Before I offer my recommendation, let’s recap the key differences.
- Wusthof knives primarily offer a Western-style design. MAC knives are a fusion of Western and Japanese designs.
- Wusthof has been around since 1814, so it’s more established and has a more extensive knife offering than MAC. MAC debuted in 1965 and has sold over 25 million knives since its founding.
- Most Wusthof knives are forged, but there is one stamped collection. MAC knives are mostly stamped, but there are two hand-forged collections.
- Both brands use carbon in their steel alloy, but MAC’s carbon content is higher than Wusthof’s. The higher carbon content makes MAC blades more prone to stains but gives them better edge retention.
- Wusthof offers synthetic and natural wood knife handles. MAC uses wood and wood veneer but does not feature any handles with synthetic materials.
- With a range of 57-61 HRC, MAC knives are harder than most Wusthof knives. They retain their sharpness longer but are also more brittle. Wusthof steel ranks at 58 HRC. It’s softer steel that is sturdy and not brittle.
- Both knife brands are sharp right out of the box, but MAC knives stay sharper longer.
- Wusthof offers a limited lifetime warranty, while MAC provides a 25-year warranty.
- Wusthof is a more expensive brand than MAC. Plus, its knives are much easier to find than MAC.

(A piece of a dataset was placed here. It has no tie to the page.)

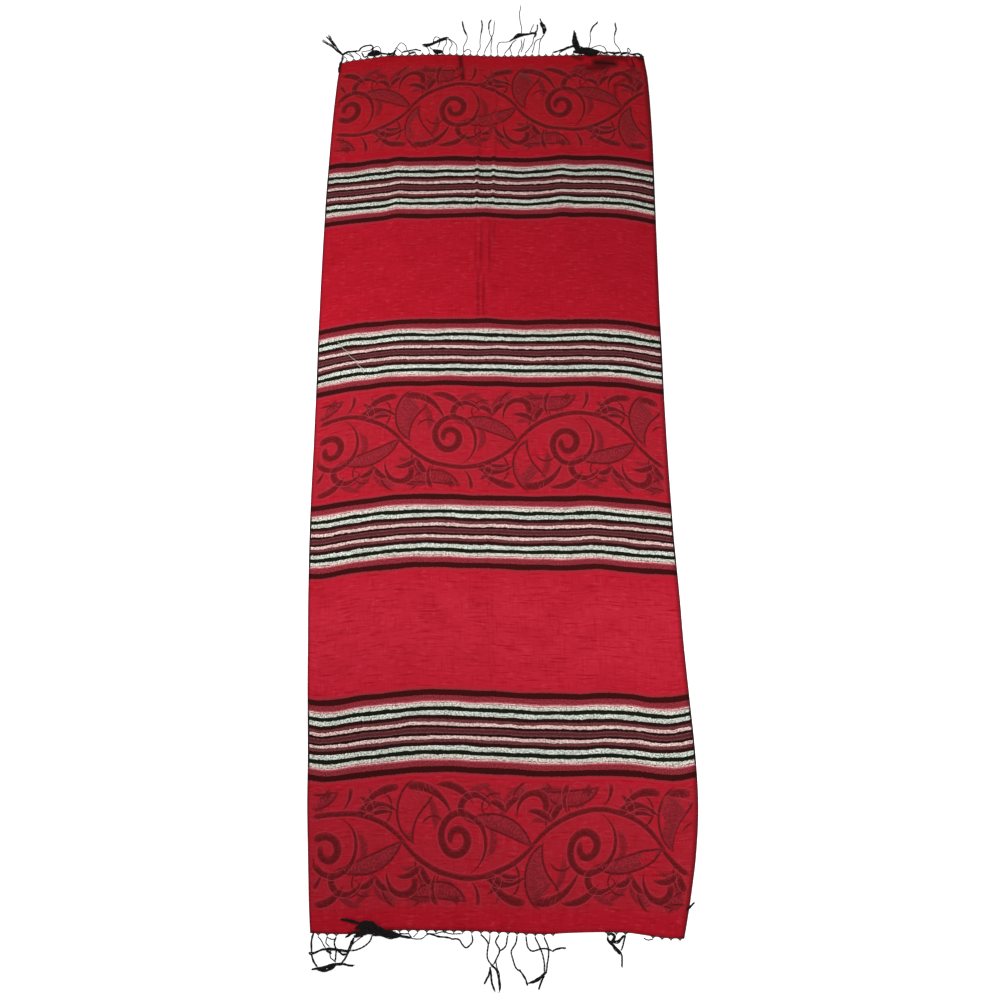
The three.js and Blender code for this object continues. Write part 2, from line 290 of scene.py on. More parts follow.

Bottom Line — Wusthof and MAC are top-tier knife brands. You won’t go wrong choosing a knife or knife set from either. Wusthof Classic and MAC Professional are two of the best collections I’ve ever reviewed, but I recommend them for different reasons.
If you prefer German-style knives with thick and hefty forged blades, go with Wusthof. The knives are sharp, well-built, and offer solid performance. The edges may dull slightly faster than MAC knives, but you’ll get ultra-durable and chip-resistant knives that will last for years.
Alternatively, MAC is the best choice if you want more nimble Japanese-style knives with thin blades, smaller handles, and a straighter edge that stays sharper longer.